[Start Rows]

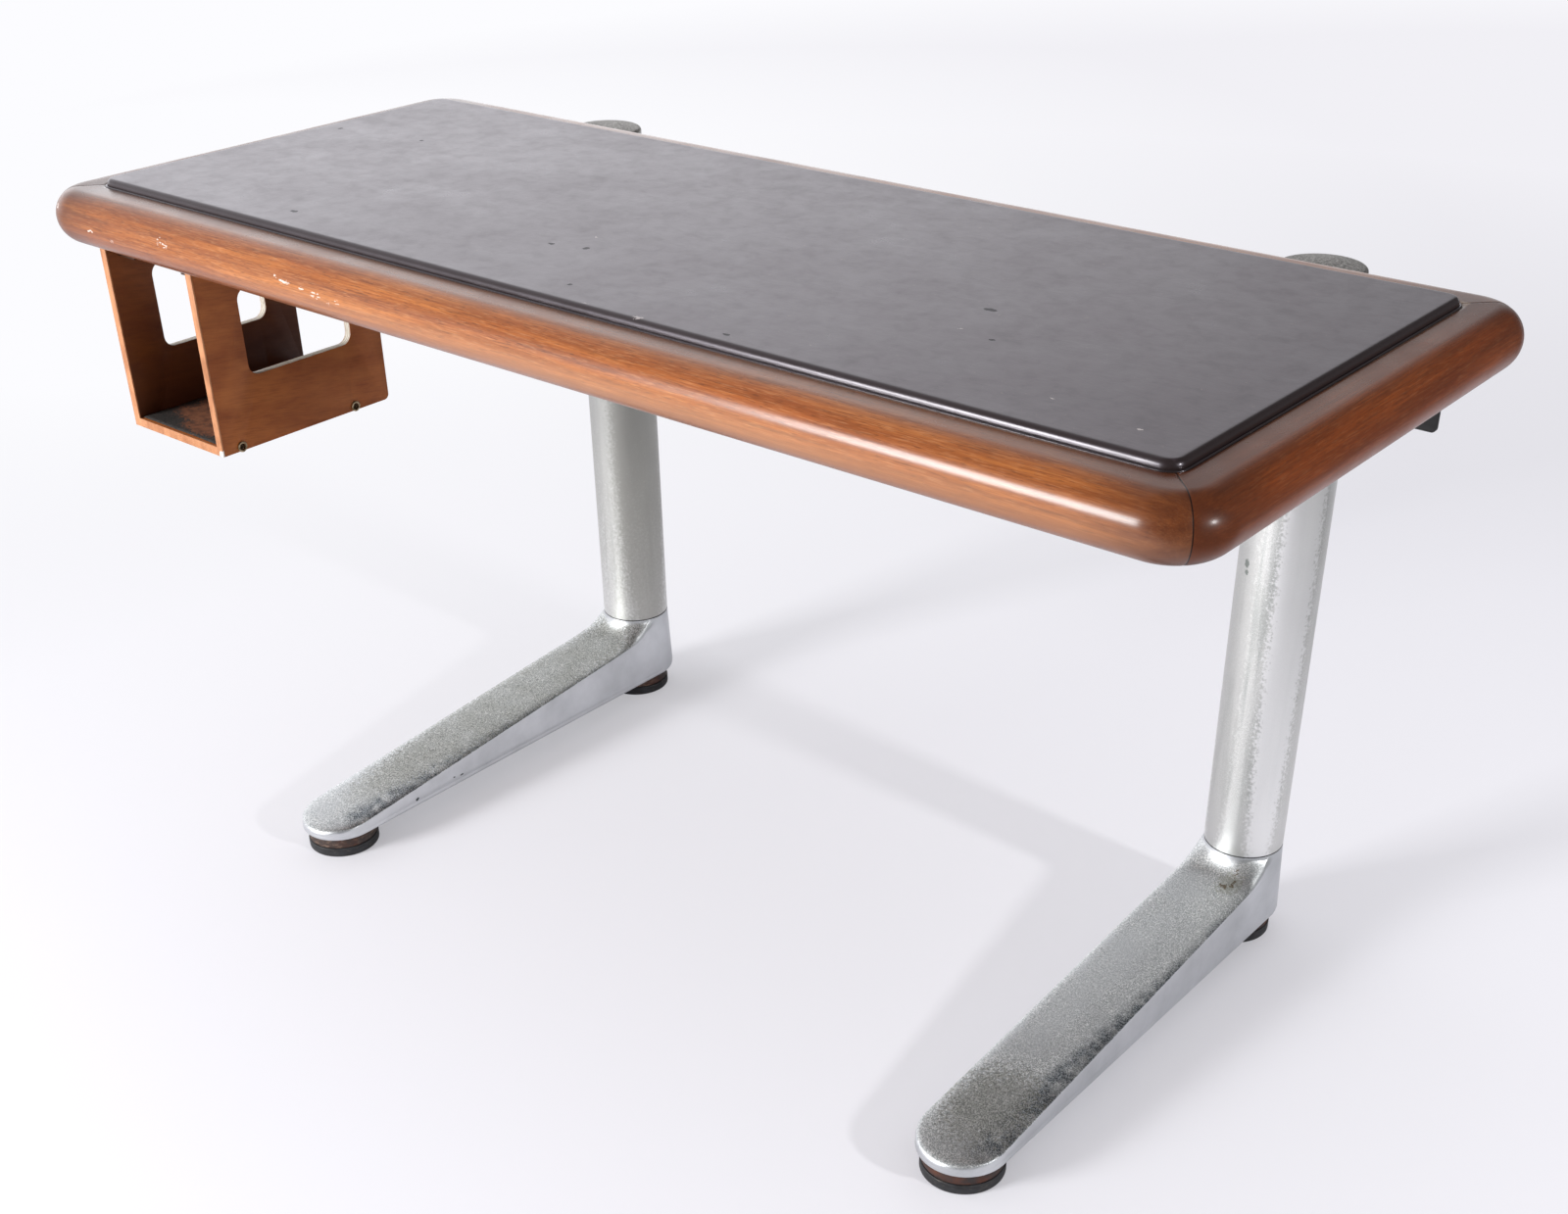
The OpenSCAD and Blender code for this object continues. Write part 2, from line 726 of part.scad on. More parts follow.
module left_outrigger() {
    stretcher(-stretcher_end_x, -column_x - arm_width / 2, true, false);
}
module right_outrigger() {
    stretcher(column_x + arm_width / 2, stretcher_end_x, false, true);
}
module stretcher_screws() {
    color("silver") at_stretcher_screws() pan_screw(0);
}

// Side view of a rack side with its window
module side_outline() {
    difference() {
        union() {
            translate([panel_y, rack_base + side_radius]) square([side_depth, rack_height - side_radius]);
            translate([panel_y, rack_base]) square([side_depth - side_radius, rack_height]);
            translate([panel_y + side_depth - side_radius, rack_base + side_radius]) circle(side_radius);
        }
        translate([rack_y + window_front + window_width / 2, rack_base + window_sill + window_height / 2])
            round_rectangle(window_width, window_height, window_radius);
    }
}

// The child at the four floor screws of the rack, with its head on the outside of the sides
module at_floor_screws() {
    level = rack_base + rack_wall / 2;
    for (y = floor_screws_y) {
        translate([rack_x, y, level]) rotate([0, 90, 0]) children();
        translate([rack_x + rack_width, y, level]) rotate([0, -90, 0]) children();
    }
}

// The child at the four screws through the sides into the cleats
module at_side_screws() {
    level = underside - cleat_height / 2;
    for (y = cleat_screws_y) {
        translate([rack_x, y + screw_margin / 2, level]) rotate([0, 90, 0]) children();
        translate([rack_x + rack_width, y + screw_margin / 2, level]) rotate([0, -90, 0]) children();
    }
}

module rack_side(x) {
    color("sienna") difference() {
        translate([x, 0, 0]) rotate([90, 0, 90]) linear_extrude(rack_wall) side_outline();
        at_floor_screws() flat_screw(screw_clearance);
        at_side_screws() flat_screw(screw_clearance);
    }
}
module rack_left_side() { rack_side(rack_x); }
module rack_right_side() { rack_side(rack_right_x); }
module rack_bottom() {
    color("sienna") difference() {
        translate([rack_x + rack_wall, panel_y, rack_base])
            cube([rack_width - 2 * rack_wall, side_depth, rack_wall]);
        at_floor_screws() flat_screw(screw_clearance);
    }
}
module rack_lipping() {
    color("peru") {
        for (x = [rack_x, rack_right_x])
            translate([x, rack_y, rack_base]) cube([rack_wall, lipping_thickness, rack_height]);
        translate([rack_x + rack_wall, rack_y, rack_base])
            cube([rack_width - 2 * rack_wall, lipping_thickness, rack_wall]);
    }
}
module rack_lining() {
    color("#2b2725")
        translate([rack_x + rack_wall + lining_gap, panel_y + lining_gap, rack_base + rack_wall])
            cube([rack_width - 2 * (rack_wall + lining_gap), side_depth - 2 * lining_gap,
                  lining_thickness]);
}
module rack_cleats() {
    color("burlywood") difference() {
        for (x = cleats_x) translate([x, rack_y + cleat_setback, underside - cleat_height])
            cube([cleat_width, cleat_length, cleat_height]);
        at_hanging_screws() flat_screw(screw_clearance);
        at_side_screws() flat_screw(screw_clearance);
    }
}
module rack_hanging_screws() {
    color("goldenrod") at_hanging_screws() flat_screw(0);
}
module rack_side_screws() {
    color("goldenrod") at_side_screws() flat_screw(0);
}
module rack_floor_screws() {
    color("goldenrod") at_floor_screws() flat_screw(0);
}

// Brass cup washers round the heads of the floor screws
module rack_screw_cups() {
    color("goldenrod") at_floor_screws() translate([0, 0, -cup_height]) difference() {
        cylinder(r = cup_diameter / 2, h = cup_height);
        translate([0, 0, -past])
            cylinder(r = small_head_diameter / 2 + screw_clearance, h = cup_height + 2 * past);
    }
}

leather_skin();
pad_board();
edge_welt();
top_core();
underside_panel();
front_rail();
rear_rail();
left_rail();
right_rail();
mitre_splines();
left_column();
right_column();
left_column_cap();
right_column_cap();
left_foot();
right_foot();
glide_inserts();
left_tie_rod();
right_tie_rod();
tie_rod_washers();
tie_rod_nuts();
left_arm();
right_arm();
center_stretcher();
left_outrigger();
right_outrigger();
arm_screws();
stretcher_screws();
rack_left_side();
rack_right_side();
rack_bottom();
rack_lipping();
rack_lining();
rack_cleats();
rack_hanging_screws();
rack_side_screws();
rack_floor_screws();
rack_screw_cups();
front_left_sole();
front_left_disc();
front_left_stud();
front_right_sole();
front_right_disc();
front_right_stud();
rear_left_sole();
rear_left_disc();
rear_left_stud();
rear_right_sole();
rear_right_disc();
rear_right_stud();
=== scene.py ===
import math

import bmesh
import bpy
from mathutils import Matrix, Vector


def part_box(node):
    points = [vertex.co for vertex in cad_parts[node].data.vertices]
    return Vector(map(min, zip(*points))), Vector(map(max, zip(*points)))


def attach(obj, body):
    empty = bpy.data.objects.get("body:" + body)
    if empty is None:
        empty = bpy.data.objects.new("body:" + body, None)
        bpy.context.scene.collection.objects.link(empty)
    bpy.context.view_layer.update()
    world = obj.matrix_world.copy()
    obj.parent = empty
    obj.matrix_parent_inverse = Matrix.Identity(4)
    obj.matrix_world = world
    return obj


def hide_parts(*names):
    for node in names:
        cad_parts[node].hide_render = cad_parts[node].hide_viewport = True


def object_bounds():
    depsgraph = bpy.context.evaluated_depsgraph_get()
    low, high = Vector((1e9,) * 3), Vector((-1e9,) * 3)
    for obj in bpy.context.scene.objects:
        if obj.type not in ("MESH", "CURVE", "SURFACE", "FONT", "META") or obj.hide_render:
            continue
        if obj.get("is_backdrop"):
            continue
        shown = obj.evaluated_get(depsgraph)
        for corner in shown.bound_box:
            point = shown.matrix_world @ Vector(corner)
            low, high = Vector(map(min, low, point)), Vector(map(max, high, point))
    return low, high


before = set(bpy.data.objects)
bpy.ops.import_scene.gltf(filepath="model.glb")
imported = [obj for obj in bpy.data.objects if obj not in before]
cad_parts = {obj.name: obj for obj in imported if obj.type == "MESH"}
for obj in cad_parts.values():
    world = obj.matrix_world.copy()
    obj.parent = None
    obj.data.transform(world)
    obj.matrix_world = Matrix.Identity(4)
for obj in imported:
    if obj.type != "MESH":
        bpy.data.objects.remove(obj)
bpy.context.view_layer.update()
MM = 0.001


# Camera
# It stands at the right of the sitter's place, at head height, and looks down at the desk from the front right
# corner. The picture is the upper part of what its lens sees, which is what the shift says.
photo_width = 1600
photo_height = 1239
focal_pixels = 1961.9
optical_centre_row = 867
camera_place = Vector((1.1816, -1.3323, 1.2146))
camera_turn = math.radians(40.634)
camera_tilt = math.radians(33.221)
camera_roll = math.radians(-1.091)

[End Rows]
[Start Rows]

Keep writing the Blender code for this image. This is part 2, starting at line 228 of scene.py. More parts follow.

[End Rows]

> What is expected
Pick out the lines above that hold the string "body" and show them.

> The answer
def attach(obj, body):
    empty = bpy.data.objects.get("body:" + body)
        empty = bpy.data.objects.new("body:" + body, None)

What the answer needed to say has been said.